(Records that describe objects)
* Start *

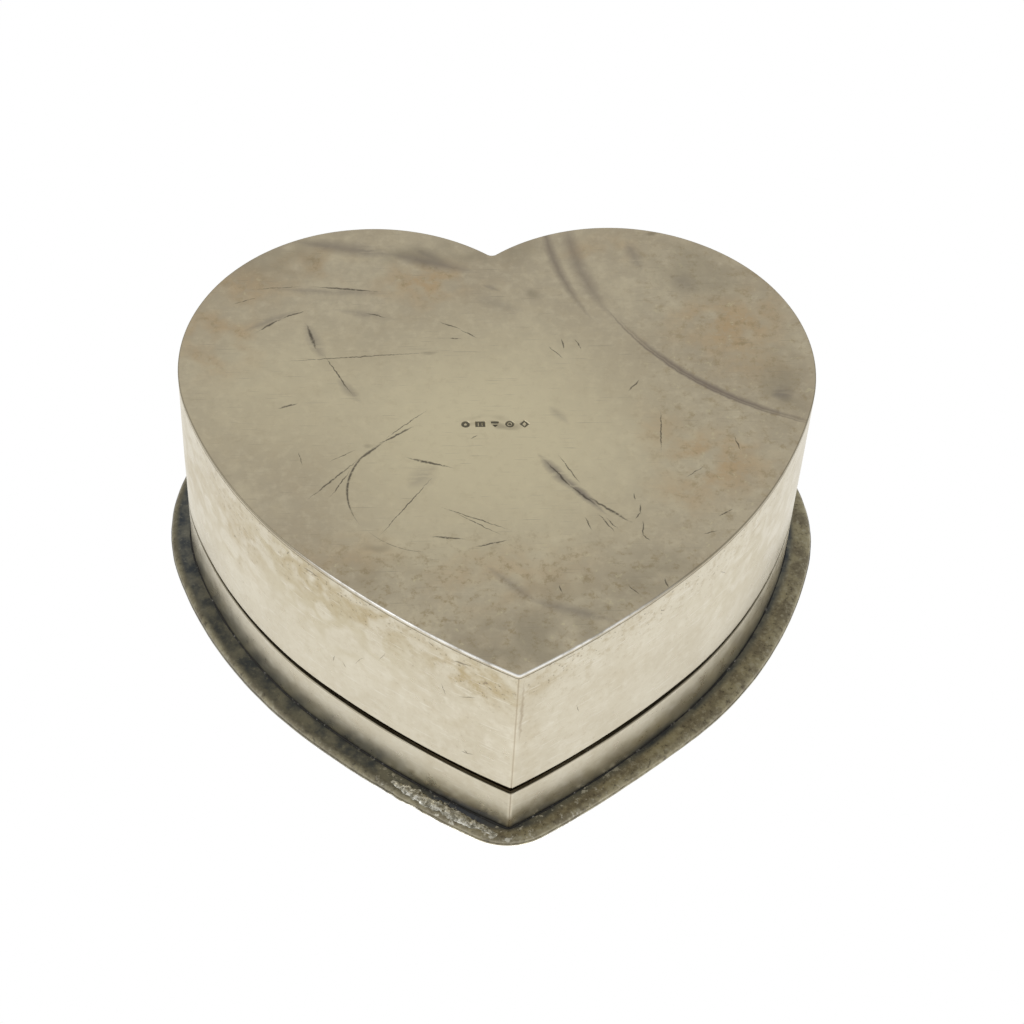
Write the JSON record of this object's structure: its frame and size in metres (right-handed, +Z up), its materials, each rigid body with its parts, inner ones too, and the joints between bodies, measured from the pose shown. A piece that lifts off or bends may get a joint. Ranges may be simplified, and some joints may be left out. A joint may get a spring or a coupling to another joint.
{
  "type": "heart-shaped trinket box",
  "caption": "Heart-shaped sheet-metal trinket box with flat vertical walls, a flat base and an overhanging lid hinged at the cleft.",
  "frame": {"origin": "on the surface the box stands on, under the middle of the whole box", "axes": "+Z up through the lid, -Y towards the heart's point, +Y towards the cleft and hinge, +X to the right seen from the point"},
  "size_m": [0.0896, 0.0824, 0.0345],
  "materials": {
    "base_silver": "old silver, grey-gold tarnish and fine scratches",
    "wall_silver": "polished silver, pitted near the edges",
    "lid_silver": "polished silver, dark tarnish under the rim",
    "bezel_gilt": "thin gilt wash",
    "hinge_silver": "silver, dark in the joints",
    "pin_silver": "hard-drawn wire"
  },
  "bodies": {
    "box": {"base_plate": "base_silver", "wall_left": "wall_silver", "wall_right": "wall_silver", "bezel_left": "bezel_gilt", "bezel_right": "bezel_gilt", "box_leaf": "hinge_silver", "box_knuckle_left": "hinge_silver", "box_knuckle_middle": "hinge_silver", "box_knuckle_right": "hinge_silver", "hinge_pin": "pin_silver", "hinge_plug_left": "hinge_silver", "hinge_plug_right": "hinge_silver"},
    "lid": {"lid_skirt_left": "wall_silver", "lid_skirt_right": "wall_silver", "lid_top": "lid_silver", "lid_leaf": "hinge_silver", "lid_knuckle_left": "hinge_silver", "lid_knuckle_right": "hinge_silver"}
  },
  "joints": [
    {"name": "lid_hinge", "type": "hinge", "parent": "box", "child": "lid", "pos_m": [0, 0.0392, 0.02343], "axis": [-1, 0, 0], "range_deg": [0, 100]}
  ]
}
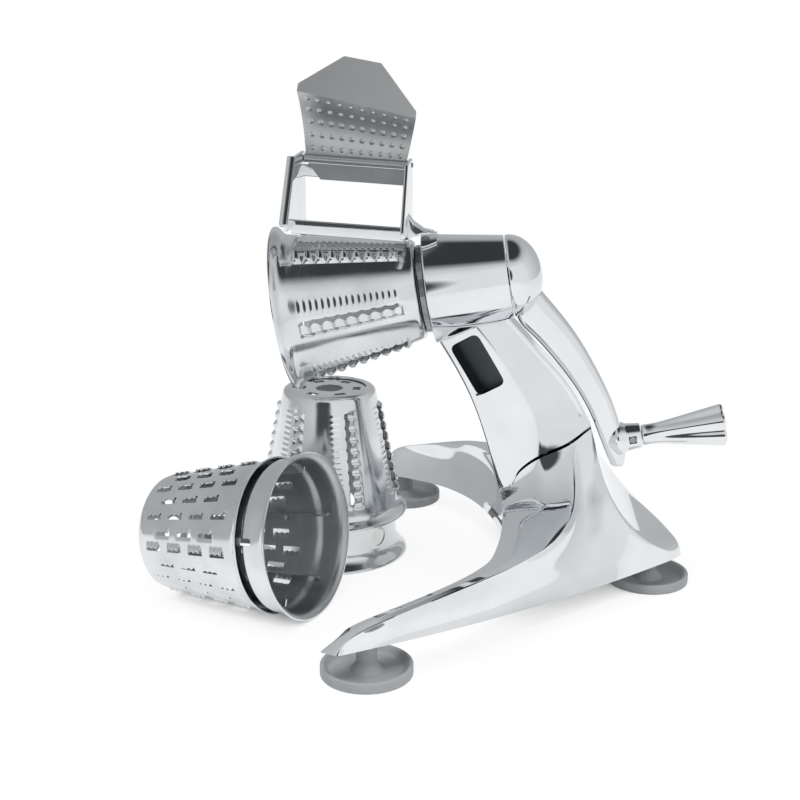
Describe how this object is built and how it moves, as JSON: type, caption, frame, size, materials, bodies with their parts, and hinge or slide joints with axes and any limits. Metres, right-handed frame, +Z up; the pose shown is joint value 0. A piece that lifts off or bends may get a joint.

* End *

■ **EXERCISE DESCRIPTION**
Return the whole listing exactly, with every line included.

■ **FINAL ANSWER**
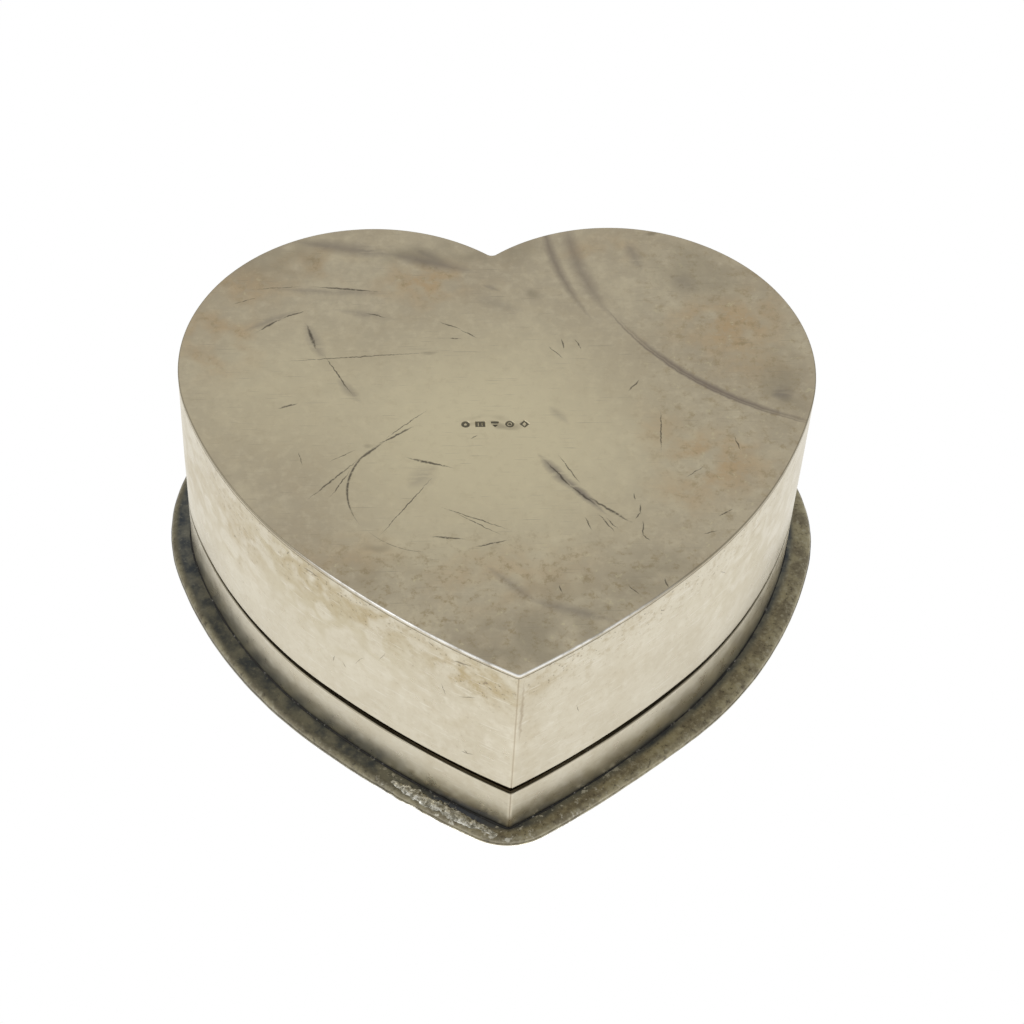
Write the JSON record of this object's structure: its frame and size in metres (right-handed, +Z up), its materials, each rigid body with its parts, inner ones too, and the joints between bodies, measured from the pose shown. A piece that lifts off or bends may get a joint. Ranges may be simplified, and some joints may be left out. A joint may get a spring or a coupling to another joint.
{
  "type": "heart-shaped trinket box",
  "caption": "Heart-shaped sheet-metal trinket box with flat vertical walls, a flat base and an overhanging lid hinged at the cleft.",
  "frame": {"origin": "on the surface the box stands on, under the middle of the whole box", "axes": "+Z up through the lid, -Y towards the heart's point, +Y towards the cleft and hinge, +X to the right seen from the point"},
  "size_m": [0.0896, 0.0824, 0.0345],
  "materials": {
    "base_silver": "old silver, grey-gold tarnish and fine scratches",
    "wall_silver": "polished silver, pitted near the edges",
    "lid_silver": "polished silver, dark tarnish under the rim",
    "bezel_gilt": "thin gilt wash",
    "hinge_silver": "silver, dark in the joints",
    "pin_silver": "hard-drawn wire"
  },
  "bodies": {
    "box": {"base_plate": "base_silver", "wall_left": "wall_silver", "wall_right": "wall_silver", "bezel_left": "bezel_gilt", "bezel_right": "bezel_gilt", "box_leaf": "hinge_silver", "box_knuckle_left": "hinge_silver", "box_knuckle_middle": "hinge_silver", "box_knuckle_right": "hinge_silver", "hinge_pin": "pin_silver", "hinge_plug_left": "hinge_silver", "hinge_plug_right": "hinge_silver"},
    "lid": {"lid_skirt_left": "wall_silver", "lid_skirt_right": "wall_silver", "lid_top": "lid_silver", "lid_leaf": "hinge_silver", "lid_knuckle_left": "hinge_silver", "lid_knuckle_right": "hinge_silver"}
  },
  "joints": [
    {"name": "lid_hinge", "type": "hinge", "parent": "box", "child": "lid", "pos_m": [0, 0.0392, 0.02343], "axis": [-1, 0, 0], "range_deg": [0, 100]}
  ]
}
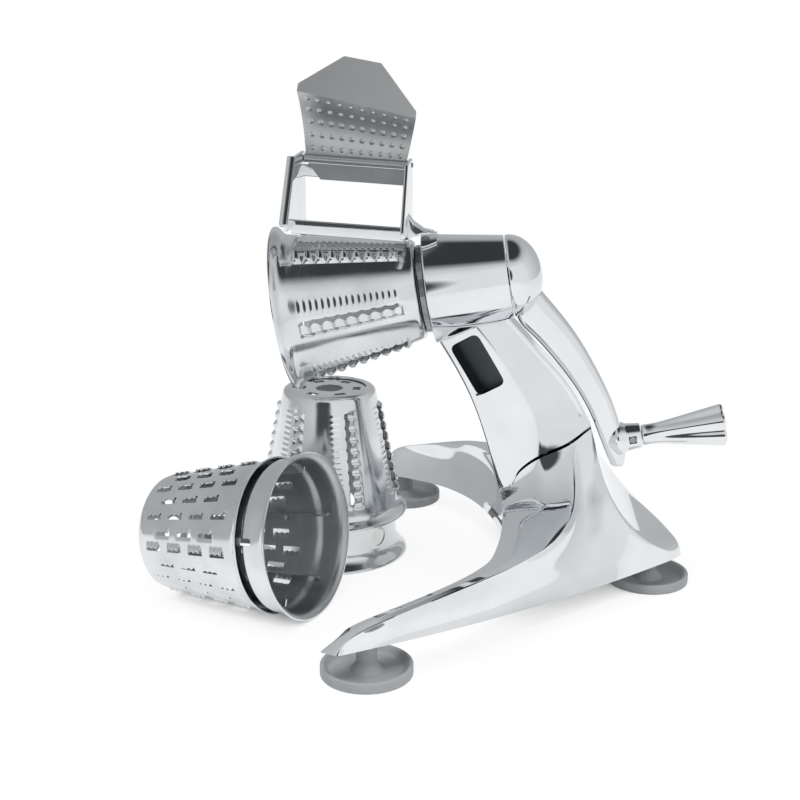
Describe how this object is built and how it moves, as JSON: type, caption, frame, size, materials, bodies with their parts, and hinge or slide joints with axes and any limits. Metres, right-handed frame, +Z up; the pose shown is joint value 0. A piece that lifts off or bends may get a joint.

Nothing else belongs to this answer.